There's a problem with this: Far Cry 2 encompasses realistic (i.e. lack of) travel, the chance of getting malaria and the struggle to find a cure, etc. These happen to be the things most often bemoaned about the game. There are three obstacles to including this kind of experience in games: one, games are meant to be fun, and this might not always be so amusing; two, how exactly would you express any of those moments in gameplay (not cutscene, gameplay), particularly the last two; three, in the current 'political correctness' climate you'd have to be extremely careful to avoid anything that could be construed as offensive or racist.
While I agree that the first one in particular would make an excellent game moment, I don't feel the lack of cultural experience a massive detriment to games. I daresay if it existed and was then suddenly removed, I'd feel its loss, but among the most interesting and involving games I've played have been those pretty much devoid of other characters.
There's Bioshock, populated only by cannon-fodder NPCs and yet evocative and eerie (at least until you get fed up of its gameplay, but whatever). In fact, a Bioshock without the omnipresence of Atlas and Tannenbaum and Fontaine would probably have been *better* - more emphasis on Rapture's ephemeral mystery, devoid of anything living and sane until at least half way through, and get rid of half the splicers and security cameras for god's sake. Piecing together the history of Rapture through discarded diary recordings, pictures and letters was, for me, the most interesting part of the entire game. Would this work quite so well for a deserted town in the southern reaches of China? Possibly. Probably not.
I do know that it's Bioshock's world that holds the interest. I wasn't really concerned with Jack's motivations or Bioshock's much-touted plot twist. Atlas had a pleasant-sounding accent but was merely the boring "go here do this" character, at least in-game. Sure, that changed with the twist, but I'd pretty much worked that out for myself by then, and after the twist the game dipped downhill quite sharply. In-game, Fontaine and Ryan were just dicks, regardless of their roles in the backstory. No, it was Rapture's history that held me, in a way that you can only get from a made-up 1960s underwater city. And, I guess, the culture of the 60s that influenced and shaped the environment, and was a major player in the ways Bioware made Rapture such an enthralling place to pretend to be in. I dunno. It could work in the real world, but only in certain places. Where those are, I don't know.

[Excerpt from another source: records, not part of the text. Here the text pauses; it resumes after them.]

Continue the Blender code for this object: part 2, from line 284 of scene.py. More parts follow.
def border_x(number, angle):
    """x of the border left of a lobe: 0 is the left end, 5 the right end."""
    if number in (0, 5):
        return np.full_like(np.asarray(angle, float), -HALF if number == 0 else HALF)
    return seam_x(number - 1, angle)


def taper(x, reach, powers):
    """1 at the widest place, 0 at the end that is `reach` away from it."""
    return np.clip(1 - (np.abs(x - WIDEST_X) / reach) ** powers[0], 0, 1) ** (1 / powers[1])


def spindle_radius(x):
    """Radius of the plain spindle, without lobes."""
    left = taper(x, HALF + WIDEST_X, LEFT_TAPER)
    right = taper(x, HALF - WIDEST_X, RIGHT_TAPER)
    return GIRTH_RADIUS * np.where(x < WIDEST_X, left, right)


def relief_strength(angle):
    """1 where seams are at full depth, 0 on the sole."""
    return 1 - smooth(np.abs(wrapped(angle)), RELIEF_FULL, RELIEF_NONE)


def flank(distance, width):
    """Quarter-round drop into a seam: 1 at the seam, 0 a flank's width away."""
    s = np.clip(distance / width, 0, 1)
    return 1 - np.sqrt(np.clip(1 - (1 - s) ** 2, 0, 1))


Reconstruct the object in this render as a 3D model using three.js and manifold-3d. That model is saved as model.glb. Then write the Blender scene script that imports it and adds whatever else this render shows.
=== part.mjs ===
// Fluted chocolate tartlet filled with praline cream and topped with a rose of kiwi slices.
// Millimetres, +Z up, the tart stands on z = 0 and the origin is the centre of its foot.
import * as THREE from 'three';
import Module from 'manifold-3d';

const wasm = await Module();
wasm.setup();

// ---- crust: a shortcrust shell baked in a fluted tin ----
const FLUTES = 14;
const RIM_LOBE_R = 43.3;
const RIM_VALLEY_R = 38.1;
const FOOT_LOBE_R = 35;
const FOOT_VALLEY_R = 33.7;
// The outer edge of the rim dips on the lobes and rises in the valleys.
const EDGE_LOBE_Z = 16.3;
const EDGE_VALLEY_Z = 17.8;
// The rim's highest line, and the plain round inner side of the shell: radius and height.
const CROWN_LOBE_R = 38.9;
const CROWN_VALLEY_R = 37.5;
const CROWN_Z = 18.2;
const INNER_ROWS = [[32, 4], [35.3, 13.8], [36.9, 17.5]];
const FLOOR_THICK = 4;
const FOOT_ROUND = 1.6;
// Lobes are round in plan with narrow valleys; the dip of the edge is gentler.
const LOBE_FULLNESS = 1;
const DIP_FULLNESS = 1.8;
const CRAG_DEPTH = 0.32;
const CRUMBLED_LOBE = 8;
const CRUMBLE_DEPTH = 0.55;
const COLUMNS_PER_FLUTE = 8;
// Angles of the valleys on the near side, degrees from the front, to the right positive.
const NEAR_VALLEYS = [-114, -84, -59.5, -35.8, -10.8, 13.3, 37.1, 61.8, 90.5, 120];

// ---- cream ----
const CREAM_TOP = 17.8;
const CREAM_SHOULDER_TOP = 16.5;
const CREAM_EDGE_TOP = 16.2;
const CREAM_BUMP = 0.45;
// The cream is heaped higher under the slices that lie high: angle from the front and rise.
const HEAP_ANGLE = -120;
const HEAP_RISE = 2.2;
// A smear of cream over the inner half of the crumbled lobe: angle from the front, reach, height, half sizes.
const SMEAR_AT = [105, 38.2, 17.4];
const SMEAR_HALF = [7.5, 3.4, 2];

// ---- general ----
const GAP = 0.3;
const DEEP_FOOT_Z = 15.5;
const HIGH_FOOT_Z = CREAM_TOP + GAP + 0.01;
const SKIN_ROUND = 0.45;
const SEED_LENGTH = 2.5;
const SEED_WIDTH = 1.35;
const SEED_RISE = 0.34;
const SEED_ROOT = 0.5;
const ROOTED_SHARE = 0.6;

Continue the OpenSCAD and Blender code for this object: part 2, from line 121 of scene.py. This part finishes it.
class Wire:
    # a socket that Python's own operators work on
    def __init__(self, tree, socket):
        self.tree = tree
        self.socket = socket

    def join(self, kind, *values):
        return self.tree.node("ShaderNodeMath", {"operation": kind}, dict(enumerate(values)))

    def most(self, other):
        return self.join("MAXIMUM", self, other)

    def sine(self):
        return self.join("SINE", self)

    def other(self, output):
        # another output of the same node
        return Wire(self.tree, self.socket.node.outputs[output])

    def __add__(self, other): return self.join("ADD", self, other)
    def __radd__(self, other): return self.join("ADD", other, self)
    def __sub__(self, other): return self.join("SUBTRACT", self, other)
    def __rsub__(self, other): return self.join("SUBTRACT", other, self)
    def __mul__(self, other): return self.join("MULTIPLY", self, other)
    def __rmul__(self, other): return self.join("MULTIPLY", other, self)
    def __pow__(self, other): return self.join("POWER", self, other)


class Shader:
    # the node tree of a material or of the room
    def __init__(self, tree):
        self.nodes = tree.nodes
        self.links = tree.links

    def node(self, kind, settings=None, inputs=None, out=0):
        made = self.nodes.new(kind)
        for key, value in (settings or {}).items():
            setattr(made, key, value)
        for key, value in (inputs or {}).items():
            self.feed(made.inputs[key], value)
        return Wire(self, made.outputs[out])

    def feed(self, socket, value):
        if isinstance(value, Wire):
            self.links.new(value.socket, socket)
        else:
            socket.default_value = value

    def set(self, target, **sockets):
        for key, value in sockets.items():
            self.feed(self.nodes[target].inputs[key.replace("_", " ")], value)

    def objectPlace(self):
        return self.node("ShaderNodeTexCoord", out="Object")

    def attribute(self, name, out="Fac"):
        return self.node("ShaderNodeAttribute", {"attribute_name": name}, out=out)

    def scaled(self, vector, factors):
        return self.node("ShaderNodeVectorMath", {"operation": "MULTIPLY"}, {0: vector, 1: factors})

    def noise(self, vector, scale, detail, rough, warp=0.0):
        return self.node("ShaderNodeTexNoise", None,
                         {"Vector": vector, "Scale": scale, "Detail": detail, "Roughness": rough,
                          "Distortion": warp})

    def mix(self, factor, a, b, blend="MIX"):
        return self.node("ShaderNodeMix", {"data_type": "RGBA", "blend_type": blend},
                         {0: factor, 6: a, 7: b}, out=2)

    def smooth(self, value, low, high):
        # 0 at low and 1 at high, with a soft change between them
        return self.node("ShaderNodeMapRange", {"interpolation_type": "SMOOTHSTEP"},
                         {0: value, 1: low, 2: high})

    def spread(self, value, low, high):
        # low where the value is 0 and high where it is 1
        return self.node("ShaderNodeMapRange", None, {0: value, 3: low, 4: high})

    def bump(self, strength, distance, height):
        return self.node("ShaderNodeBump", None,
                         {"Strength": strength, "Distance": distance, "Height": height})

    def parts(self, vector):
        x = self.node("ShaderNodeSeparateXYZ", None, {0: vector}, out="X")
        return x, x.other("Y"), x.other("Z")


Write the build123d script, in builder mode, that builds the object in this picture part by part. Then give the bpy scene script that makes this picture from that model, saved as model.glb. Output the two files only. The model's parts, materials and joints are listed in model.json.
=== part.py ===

There's Portal, which contains a sum total of two characters, one of whom is mostly just a voice and the other of whom never speaks. (Interestingly, from what you see of her, Chell - the quiet portal-wielding protagonist - looks quite Oriental.) Portal's environment is neutral-grey and minimalistic, including nothing but what's necessary. There is no culture whatsoever, no enemies, no backstory aside from the barest hints, and no motivation given for Chell's test-centre incarceration. None is needed. Portal is a game at its most refined; slimlined, trimmed-down, innovative, ever-changing, with rising complexity and difficulty, and of course a healthy serving of its famous dark humour. In a way, it's like any of the games you'd find on Miniclip - there's no massive overarching plot arc, evil nemesis or anything else for TVTropes to feast on. It's just a lot slicker (and has much better graphics, obviously).
Then there's Doom 3: a place that omits cultural references almost entirely and yet manages to evoke Mars very well. Maybe we can just identify with the characters. It's like Bioshock in its own way; almost deserted, but populated by memories, these ones recorded in the form of emails. They have rivalries, friendships, annoyances, spam mail, the lot. Doom 3's protagonist, another nameless space marine who just kills demons in the dark, isn't what makes the game interesting, just like how I found Jack in Bioshock rather a nonentity of a protagonist (FPSs can be like that). When you think about it though, the characters could fit pretty much any cultural mould you wanted them to. Sure, I saw them as Brits, but that's because I'm British (Welsh to be precise). There's no religious references in the messages at all (besides the odd thing about satanic stuff, but that's plot-related, obviously) and no real cultural memes. I daresay you get spam mail anywhere you have the internet, whether it's in Tokyo, Taiwan, Texas or Timbuktu. (Doom is set in 2145 anyway. We're on Mars. I daresay the culture we know today would be very different by then.) You can identify with the characters no matter where you're from, I think.
*thinks of more games* Hmm...
I haven't started S.T.A.L.K.E.R. Shadow of Chernobyl yet, besides a brief testing period. From what I've heard and observed so far though, the deadness of Chernobyl has a sort of culture all of its own. How well this is realised and built up in the game though, I know not. What about The Suffering? That game gives you a little more idea of what it's like to be in prison - even though a lot of the prisoners are dead by now and there are daemons popping up everywhere. (What can I say, I like games where you can shoot daemons. Anyway, The Suffering's available legitimately free online, so I downloaded it the first chance I got.)